§ **TASK DETAILS**
Write out exactly the lines that run from the line containing "obj.matrix_world = Matrix.Identity(4)" through the line containing "return (low - HOME)"; both end lines belong to the answer.

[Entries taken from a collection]
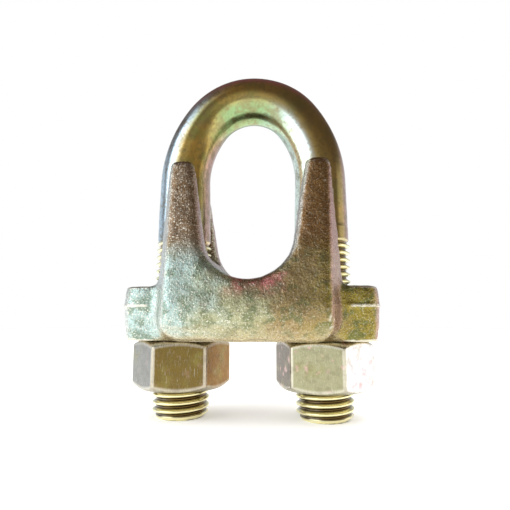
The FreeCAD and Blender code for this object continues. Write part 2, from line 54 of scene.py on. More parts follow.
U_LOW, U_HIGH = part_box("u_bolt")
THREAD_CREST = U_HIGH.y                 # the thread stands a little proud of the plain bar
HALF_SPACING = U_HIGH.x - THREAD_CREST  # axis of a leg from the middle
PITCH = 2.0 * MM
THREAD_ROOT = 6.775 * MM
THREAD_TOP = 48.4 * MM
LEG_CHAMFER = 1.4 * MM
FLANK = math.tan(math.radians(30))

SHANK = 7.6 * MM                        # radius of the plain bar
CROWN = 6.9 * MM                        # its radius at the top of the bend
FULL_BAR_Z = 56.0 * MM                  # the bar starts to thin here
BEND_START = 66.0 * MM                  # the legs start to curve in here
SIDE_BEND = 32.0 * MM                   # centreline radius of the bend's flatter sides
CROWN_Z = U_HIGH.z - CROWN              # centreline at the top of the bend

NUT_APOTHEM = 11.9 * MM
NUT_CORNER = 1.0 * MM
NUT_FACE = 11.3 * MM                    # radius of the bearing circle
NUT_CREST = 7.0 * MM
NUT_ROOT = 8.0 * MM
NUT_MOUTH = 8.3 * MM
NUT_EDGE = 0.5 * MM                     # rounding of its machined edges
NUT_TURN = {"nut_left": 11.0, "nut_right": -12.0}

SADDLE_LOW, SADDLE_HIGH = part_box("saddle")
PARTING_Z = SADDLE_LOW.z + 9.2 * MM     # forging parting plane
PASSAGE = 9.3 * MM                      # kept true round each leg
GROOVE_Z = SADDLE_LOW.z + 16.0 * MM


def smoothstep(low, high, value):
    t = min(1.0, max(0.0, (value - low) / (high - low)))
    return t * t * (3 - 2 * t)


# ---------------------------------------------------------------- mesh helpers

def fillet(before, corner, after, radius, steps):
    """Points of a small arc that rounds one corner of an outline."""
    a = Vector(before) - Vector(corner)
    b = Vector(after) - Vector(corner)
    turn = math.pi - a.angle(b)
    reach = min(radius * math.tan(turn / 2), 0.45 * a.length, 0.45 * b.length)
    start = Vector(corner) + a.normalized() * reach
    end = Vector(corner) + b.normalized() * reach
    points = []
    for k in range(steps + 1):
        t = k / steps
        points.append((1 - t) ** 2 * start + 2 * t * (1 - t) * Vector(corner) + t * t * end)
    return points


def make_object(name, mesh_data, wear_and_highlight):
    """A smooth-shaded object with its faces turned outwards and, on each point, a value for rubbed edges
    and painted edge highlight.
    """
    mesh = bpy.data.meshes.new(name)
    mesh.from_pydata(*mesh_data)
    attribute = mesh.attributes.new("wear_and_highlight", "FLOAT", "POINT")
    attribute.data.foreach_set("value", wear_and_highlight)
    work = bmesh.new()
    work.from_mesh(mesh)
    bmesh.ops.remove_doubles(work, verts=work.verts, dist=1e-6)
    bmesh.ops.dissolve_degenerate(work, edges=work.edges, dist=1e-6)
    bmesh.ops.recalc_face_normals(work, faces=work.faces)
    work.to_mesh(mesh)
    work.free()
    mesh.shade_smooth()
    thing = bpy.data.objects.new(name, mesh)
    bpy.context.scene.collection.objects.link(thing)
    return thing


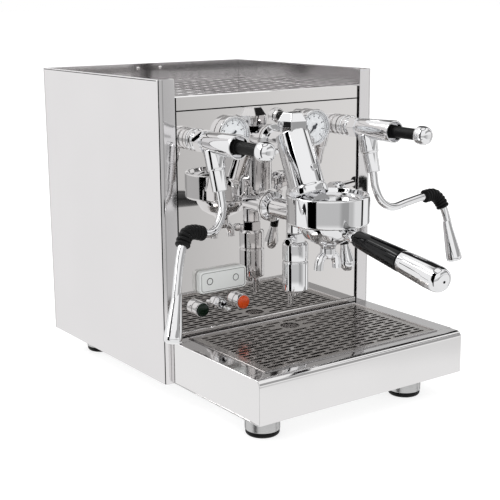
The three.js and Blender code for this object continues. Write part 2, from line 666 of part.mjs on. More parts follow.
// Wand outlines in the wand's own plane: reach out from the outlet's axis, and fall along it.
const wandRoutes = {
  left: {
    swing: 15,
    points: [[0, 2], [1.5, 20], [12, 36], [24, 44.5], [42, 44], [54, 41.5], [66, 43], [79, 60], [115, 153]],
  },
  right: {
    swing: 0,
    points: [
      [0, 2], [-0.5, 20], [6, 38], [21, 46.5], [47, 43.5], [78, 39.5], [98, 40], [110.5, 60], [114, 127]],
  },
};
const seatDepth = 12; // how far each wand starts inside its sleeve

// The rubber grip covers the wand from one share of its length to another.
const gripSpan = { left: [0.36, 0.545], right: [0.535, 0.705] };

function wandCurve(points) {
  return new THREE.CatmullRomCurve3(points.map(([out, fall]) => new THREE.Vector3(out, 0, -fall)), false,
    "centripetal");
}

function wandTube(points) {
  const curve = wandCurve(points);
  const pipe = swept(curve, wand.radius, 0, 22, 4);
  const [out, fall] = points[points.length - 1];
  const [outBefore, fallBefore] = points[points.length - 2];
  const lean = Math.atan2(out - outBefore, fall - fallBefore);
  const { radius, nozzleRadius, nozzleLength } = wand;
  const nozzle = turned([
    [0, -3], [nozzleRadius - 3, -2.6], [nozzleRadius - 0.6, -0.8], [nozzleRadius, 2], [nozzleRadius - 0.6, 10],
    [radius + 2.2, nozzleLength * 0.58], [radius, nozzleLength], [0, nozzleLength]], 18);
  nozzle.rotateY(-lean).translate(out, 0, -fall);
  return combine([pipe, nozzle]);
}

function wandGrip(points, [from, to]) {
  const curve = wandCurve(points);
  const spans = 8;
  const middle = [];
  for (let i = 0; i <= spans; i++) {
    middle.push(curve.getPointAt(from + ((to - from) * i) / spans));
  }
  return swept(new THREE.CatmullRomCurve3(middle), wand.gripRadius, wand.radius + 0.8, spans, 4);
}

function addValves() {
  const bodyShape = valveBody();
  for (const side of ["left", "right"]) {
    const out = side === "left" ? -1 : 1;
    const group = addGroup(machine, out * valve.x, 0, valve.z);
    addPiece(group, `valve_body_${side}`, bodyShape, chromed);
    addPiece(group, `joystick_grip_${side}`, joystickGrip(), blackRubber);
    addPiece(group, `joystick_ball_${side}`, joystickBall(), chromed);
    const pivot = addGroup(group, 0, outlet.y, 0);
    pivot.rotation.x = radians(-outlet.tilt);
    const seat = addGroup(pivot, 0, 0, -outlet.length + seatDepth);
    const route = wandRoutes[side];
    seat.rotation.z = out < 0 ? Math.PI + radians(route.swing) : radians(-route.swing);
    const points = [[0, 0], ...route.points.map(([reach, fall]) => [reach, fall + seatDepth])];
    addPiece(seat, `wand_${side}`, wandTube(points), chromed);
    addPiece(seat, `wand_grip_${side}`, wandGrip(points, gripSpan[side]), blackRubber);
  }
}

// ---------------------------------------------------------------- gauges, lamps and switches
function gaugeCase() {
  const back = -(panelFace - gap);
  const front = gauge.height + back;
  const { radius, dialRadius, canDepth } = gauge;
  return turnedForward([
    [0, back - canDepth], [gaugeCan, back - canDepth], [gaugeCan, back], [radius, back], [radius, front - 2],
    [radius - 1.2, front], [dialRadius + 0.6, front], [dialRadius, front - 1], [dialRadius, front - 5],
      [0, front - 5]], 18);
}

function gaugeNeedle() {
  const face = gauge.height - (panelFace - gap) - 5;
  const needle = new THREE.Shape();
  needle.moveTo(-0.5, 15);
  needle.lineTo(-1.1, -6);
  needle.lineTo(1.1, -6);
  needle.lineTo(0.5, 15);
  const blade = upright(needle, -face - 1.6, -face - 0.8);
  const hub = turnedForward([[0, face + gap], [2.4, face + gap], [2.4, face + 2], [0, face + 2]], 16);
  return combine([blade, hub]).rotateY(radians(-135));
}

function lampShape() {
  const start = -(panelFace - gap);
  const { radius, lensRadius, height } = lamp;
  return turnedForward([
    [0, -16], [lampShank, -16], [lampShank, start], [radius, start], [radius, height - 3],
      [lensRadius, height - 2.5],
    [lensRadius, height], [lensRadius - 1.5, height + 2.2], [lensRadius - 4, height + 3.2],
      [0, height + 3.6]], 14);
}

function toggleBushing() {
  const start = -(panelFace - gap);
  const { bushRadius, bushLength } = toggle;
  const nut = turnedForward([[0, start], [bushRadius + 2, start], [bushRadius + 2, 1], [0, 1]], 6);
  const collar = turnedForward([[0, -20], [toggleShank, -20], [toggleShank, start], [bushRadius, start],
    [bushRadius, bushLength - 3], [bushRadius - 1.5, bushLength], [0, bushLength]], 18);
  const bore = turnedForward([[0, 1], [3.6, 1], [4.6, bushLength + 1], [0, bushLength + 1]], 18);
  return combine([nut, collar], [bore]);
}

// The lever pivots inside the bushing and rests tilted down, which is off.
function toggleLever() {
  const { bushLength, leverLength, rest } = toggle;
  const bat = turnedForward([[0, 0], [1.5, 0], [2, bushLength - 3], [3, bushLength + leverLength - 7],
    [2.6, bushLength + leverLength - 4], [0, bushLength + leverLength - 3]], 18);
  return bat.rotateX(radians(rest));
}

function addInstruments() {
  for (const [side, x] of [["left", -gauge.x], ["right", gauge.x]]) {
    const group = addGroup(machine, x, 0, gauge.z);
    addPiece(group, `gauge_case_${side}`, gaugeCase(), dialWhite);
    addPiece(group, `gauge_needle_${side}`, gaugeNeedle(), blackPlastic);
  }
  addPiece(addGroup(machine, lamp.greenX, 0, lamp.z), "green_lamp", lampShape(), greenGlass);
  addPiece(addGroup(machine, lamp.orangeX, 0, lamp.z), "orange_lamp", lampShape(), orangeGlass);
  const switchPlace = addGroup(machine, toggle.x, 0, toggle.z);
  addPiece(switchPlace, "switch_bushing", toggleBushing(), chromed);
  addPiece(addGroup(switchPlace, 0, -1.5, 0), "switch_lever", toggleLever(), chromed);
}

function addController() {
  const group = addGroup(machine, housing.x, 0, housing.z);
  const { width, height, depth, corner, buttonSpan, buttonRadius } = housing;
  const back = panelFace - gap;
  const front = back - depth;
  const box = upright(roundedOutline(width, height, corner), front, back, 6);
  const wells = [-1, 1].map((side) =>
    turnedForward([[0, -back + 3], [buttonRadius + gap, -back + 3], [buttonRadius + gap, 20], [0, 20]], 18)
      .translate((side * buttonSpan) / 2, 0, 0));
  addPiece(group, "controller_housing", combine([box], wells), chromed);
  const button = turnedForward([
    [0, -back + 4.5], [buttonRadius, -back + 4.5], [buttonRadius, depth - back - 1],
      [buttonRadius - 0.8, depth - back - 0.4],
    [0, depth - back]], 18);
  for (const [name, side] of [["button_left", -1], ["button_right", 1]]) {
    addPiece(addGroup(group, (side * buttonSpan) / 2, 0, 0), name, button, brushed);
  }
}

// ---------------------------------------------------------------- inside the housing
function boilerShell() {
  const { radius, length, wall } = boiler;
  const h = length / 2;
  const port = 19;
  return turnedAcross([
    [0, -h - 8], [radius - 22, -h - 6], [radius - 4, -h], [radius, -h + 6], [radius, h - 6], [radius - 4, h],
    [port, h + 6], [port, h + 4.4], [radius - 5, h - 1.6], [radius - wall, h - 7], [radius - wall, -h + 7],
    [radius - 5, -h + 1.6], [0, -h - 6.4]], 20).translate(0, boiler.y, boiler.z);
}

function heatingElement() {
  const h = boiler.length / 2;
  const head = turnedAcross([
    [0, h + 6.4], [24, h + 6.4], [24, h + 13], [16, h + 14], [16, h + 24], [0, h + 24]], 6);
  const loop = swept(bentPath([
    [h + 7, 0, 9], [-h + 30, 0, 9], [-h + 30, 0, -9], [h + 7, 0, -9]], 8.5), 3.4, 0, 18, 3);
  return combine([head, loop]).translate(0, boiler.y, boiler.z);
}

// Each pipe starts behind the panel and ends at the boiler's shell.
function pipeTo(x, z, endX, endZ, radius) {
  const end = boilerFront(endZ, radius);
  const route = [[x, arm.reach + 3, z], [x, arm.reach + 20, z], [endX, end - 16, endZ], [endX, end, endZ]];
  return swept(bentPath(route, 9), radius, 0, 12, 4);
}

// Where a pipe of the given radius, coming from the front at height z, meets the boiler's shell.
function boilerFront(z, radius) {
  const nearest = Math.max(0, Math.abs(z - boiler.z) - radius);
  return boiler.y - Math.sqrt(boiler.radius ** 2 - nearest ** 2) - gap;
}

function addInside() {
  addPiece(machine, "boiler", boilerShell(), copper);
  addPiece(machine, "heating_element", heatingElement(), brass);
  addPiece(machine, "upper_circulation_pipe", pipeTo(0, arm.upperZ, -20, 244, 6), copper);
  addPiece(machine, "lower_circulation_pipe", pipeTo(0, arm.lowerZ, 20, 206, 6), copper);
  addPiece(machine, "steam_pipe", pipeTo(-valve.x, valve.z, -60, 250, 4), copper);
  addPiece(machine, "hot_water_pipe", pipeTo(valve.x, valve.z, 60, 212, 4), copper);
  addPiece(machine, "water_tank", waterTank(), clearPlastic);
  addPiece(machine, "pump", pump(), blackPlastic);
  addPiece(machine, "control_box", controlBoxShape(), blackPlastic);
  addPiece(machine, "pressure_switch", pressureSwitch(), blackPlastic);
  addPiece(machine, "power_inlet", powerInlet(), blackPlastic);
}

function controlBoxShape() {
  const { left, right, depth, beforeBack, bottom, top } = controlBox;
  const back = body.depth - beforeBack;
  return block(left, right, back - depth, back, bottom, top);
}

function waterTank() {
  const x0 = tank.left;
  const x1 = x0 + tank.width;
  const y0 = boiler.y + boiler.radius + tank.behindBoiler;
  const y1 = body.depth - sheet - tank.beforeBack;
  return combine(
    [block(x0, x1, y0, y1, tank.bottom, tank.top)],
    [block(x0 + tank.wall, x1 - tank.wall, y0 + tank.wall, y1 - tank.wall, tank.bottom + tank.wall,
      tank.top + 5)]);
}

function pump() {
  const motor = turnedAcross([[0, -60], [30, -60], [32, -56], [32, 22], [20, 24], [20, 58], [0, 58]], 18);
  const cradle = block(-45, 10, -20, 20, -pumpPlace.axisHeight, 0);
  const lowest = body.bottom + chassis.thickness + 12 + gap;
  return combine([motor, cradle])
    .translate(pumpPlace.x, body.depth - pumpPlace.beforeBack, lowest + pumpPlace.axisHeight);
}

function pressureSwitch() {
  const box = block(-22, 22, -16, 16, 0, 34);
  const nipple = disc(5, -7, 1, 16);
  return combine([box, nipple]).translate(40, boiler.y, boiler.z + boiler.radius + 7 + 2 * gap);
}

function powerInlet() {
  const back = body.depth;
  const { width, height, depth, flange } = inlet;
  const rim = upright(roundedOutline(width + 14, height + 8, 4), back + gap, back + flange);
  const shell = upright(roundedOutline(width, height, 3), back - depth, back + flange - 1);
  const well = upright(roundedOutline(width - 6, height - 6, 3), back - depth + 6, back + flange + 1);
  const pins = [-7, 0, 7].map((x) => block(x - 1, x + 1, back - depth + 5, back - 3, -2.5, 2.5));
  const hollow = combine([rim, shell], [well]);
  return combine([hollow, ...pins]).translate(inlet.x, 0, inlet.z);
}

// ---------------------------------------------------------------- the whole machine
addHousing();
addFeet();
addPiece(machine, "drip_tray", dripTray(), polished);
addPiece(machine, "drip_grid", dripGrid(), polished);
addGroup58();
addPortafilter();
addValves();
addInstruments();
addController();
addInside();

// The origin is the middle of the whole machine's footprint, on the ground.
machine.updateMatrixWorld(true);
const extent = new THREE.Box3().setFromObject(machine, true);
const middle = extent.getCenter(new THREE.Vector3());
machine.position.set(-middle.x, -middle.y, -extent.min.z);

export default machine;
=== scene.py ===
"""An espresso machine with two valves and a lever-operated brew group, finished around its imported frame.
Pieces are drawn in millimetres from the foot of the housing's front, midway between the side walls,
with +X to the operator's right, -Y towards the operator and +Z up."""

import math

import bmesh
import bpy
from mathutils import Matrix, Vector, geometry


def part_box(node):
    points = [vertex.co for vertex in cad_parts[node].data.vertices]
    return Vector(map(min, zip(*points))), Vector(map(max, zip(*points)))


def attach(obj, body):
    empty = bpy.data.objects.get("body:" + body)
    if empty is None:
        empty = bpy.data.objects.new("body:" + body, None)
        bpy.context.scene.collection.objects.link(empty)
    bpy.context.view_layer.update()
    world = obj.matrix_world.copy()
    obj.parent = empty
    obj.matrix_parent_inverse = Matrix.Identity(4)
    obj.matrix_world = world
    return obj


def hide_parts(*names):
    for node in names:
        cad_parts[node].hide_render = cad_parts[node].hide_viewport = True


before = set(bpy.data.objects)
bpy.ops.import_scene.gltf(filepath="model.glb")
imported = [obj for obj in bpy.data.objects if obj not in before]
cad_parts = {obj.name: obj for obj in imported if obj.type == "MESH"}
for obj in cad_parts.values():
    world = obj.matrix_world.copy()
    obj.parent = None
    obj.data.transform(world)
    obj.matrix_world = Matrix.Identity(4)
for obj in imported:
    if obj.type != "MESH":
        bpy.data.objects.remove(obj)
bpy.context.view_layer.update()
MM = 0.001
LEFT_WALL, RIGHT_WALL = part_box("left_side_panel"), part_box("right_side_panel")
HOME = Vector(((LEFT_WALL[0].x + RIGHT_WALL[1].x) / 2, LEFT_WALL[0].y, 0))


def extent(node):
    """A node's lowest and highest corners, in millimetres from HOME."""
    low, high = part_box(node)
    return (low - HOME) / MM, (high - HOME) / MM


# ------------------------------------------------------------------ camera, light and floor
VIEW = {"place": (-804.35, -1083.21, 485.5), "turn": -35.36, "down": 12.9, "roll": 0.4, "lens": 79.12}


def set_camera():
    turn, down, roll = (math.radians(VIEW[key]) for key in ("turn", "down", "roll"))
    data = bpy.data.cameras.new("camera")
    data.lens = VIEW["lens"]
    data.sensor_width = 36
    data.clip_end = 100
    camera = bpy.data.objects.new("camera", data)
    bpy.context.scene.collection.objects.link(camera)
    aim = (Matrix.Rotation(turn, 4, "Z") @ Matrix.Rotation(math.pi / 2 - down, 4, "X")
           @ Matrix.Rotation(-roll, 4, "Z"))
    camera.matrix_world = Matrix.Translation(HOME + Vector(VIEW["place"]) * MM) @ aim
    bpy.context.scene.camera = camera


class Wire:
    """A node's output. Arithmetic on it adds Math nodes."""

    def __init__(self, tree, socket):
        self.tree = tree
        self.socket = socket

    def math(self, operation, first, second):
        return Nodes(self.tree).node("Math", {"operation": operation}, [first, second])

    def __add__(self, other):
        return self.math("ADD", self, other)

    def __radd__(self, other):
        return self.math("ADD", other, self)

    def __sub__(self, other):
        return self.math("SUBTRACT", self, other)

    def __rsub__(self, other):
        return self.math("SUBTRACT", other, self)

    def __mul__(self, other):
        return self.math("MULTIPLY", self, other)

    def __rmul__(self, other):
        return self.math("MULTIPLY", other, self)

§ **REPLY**
    obj.matrix_world = Matrix.Identity(4)
for obj in imported:
    if obj.type != "MESH":
        bpy.data.objects.remove(obj)
bpy.context.view_layer.update()
MM = 0.001
LEFT_WALL, RIGHT_WALL = part_box("left_side_panel"), part_box("right_side_panel")
HOME = Vector(((LEFT_WALL[0].x + RIGHT_WALL[1].x) / 2, LEFT_WALL[0].y, 0))


def extent(node):
    """A node's lowest and highest corners, in millimetres from HOME."""
    low, high = part_box(node)
    return (low - HOME) / MM, (high - HOME) / MM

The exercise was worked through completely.